LANSING – In a split decision, the Supreme Court overturned lower courts Friday by finding that copying pornographic images of children to a disc does not constitute manufacture.

Brian Hill was convicted of making or producing child sexually abusive materials for copying images form the Internet and saving them to compact discs.

Hill argued that he had not intended to distribute the discs, so the charge should only have been knowing possession. Both the Muskegon Circuit Court and the Court of Appeals disagreed.

But Justice Stephen Markman, joined by Chief Justice Marilyn Kelly, Justice Michael Cavanagh and Justice Diane Hathaway, agreed (People v. Hill, SC docket No. 138668) with Hill and sent the case back for a new trial.

Markman said the law as written clearly intends “produces or makes” to be the person who originates the material or those who distribute it, not a person who creates a new object by copying that file to another disc.

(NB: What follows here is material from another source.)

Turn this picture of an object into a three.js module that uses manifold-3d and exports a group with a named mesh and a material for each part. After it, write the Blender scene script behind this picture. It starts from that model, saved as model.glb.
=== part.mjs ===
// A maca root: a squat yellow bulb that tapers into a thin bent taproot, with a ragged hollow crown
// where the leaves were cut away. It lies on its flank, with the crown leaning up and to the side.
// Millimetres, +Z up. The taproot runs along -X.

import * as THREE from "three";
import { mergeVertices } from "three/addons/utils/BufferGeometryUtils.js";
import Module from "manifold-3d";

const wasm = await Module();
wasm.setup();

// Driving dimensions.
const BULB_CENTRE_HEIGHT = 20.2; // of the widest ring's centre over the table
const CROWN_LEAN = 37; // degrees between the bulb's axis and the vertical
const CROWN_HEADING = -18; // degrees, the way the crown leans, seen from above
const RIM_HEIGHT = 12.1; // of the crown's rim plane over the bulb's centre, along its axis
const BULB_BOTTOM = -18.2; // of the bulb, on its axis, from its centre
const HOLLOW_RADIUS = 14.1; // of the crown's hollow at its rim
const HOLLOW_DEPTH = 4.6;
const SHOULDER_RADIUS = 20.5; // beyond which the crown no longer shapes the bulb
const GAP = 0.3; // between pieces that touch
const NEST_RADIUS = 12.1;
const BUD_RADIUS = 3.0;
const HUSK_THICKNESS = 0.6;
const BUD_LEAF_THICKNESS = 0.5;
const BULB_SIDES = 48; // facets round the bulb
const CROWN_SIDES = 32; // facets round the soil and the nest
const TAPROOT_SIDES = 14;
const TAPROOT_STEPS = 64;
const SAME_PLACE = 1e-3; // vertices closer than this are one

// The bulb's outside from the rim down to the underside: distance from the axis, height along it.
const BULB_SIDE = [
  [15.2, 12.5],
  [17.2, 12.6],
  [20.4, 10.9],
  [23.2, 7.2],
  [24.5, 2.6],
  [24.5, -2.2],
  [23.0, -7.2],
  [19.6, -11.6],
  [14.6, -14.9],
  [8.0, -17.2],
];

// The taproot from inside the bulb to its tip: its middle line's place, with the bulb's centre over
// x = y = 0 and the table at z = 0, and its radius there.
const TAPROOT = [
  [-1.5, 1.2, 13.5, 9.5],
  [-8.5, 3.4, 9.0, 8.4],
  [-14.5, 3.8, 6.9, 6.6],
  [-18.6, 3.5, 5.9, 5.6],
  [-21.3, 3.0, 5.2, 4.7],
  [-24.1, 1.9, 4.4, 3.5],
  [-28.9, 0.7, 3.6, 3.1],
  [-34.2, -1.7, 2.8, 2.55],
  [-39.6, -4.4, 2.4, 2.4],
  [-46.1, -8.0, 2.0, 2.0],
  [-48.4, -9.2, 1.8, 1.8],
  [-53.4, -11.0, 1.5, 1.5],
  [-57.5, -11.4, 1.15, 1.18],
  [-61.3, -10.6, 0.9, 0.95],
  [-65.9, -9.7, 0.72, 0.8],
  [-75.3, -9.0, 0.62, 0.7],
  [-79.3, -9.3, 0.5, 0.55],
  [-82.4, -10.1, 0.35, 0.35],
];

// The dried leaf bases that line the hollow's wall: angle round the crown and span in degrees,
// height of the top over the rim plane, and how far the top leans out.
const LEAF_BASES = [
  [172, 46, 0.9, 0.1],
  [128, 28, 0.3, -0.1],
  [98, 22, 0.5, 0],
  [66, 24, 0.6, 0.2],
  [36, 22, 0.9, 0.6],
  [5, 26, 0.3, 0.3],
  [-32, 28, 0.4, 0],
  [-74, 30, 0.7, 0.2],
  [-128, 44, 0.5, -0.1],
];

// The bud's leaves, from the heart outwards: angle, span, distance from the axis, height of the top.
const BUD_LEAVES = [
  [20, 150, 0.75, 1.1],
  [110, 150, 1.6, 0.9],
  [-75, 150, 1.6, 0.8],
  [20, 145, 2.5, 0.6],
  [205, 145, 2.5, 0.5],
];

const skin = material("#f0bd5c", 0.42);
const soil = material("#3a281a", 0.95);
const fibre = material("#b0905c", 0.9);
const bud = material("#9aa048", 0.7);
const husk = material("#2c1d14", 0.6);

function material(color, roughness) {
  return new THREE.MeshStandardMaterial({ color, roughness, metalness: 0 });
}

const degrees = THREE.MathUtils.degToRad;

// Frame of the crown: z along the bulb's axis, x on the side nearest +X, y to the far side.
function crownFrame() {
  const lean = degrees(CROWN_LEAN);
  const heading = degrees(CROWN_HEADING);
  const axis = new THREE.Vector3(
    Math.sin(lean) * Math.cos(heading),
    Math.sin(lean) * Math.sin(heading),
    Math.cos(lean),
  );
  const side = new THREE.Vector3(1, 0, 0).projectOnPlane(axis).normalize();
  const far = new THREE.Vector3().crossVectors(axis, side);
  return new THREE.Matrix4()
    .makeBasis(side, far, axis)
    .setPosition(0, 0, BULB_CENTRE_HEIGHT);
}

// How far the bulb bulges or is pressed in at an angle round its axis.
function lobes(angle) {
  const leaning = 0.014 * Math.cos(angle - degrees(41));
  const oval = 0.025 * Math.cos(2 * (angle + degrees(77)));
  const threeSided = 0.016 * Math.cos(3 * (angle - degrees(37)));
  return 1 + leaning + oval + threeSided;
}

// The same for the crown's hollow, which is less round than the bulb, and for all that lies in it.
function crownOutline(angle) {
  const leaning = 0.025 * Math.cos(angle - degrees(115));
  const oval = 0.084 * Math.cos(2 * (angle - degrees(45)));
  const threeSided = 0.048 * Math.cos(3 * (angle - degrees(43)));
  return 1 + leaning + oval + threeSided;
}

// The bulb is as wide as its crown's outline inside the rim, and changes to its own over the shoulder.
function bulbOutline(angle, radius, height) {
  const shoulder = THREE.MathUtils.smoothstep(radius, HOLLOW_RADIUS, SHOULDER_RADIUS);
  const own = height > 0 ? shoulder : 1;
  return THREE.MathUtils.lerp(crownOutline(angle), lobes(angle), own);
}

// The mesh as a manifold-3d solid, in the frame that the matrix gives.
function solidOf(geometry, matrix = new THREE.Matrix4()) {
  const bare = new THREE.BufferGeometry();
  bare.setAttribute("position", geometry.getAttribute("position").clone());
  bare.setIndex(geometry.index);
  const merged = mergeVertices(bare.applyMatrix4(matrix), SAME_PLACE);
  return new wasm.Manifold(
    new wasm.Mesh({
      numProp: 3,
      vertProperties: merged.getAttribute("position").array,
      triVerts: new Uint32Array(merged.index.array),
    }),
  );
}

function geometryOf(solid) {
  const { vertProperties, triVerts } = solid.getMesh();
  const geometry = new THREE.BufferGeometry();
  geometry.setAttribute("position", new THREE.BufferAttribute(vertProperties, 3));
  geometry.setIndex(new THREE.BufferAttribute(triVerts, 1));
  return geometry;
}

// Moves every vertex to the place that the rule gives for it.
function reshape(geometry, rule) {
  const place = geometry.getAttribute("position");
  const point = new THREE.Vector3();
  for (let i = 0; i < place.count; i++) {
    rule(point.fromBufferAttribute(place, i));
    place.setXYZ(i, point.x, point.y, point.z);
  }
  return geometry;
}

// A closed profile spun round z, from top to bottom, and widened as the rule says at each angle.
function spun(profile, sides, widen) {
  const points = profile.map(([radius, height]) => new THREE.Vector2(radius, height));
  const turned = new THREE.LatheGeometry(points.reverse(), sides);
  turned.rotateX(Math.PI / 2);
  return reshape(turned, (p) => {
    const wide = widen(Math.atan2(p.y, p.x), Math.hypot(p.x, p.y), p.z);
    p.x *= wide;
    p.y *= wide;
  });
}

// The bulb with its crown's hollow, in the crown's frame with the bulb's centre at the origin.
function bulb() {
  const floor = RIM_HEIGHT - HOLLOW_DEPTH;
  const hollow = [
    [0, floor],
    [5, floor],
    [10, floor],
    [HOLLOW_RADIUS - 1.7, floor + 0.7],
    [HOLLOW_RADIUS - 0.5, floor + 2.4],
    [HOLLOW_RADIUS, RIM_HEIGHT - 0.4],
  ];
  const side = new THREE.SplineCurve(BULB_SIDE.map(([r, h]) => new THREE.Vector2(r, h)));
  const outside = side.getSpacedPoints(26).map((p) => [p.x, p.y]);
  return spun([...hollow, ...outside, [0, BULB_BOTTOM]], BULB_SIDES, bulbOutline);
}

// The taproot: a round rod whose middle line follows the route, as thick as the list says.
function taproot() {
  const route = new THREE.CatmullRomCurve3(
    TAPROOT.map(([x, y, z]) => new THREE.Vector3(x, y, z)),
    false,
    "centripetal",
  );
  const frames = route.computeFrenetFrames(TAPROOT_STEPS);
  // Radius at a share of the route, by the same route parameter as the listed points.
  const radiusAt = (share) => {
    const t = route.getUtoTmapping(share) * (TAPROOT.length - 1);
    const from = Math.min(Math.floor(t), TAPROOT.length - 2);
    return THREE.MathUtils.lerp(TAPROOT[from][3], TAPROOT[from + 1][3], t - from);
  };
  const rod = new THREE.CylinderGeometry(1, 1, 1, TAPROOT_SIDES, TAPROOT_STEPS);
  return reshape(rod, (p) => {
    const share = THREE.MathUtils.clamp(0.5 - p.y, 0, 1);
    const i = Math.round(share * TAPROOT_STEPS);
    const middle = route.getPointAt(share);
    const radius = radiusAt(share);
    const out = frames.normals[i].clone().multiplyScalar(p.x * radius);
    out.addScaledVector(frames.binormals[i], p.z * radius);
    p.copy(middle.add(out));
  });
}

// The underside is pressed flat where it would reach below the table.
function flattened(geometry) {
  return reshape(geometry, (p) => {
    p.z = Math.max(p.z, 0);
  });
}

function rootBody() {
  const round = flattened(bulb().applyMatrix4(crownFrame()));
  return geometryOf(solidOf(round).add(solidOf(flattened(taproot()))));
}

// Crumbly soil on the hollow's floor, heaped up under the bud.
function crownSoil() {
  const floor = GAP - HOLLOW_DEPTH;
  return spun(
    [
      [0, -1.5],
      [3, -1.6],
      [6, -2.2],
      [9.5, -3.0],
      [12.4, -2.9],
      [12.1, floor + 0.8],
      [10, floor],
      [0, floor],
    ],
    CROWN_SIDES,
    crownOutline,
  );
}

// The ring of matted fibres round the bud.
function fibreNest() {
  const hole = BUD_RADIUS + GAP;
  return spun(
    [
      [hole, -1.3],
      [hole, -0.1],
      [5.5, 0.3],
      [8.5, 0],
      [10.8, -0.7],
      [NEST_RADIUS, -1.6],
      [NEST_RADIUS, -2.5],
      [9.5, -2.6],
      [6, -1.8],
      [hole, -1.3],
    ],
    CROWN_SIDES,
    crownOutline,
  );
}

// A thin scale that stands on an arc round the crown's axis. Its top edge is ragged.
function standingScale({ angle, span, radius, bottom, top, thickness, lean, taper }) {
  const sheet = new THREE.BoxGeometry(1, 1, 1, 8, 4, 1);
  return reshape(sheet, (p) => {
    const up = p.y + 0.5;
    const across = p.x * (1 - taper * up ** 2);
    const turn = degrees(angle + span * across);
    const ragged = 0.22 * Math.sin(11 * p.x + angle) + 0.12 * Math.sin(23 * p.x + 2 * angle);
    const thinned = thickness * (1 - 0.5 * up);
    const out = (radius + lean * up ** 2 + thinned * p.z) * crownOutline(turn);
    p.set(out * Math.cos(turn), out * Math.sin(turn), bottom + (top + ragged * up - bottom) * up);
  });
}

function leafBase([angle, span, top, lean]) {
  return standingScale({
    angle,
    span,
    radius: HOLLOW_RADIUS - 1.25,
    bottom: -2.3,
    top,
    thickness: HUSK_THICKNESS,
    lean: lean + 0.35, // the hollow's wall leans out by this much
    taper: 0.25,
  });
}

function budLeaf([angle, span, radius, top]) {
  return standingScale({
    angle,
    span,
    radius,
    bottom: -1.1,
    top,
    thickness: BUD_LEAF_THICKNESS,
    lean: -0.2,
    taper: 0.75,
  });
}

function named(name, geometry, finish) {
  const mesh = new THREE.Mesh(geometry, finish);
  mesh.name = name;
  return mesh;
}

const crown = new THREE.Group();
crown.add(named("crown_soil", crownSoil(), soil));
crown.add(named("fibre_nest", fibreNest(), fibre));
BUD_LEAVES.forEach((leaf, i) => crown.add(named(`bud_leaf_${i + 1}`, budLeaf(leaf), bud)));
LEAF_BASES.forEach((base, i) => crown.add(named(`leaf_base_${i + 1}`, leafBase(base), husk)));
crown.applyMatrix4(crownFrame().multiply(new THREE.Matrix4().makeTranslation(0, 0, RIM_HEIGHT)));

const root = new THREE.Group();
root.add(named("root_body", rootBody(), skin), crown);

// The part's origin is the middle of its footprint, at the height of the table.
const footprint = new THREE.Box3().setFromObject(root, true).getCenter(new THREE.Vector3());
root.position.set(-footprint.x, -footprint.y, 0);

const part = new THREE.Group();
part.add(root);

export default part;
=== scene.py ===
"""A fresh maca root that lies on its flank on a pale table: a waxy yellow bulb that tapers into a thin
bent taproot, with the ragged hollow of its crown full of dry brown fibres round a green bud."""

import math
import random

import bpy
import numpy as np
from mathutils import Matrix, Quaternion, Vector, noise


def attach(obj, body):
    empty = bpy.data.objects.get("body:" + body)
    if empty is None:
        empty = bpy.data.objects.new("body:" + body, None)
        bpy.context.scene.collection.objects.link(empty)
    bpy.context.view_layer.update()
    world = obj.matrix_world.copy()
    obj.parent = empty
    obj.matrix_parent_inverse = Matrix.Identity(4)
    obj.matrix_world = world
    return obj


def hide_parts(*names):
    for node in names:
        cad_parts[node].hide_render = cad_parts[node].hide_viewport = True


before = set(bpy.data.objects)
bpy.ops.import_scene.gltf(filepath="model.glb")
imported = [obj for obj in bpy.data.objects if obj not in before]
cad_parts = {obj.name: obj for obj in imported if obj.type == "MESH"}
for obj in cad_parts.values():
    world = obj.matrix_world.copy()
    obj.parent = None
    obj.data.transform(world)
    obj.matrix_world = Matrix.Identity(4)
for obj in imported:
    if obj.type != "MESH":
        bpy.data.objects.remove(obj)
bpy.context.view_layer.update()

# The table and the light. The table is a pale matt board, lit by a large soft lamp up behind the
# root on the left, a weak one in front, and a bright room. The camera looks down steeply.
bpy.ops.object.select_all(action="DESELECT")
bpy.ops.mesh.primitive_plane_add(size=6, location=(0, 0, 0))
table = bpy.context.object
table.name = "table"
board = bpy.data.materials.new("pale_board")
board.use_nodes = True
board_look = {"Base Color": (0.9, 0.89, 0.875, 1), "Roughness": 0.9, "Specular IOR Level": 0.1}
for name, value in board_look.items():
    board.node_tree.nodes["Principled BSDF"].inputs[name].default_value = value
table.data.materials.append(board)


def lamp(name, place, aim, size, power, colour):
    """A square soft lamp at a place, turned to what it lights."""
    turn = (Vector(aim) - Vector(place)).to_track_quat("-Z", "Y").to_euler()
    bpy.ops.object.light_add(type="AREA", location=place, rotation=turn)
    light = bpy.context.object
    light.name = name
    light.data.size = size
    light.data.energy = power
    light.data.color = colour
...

“Just as a person who downloads a song from the Internet and burns it to a CD-R is not considered to have produced or made a song, so a person who burns a prohibited image to a CD-R for his personal use has not produced or made the image,” he said.

Justice Robert Young Jr., joined by Justice Maura Corrigan, argued in his dissent that the law does anticipate assessing the higher penalties to someone who copies the material, not just the original creator, and the prosecutor should not have to prove the person’s intent for the use of those copies.

“Because the majority opinion relieves a defendant of criminal responsibility for making copies of child pornography ‘for personal use’ and creates out of whole cloth an additional hurdle for those prosecuting individuals who make child pornography, I vigorously dissent,” he said.

Justice Elizabeth Weaver, in a separate opinion, agreed with Young.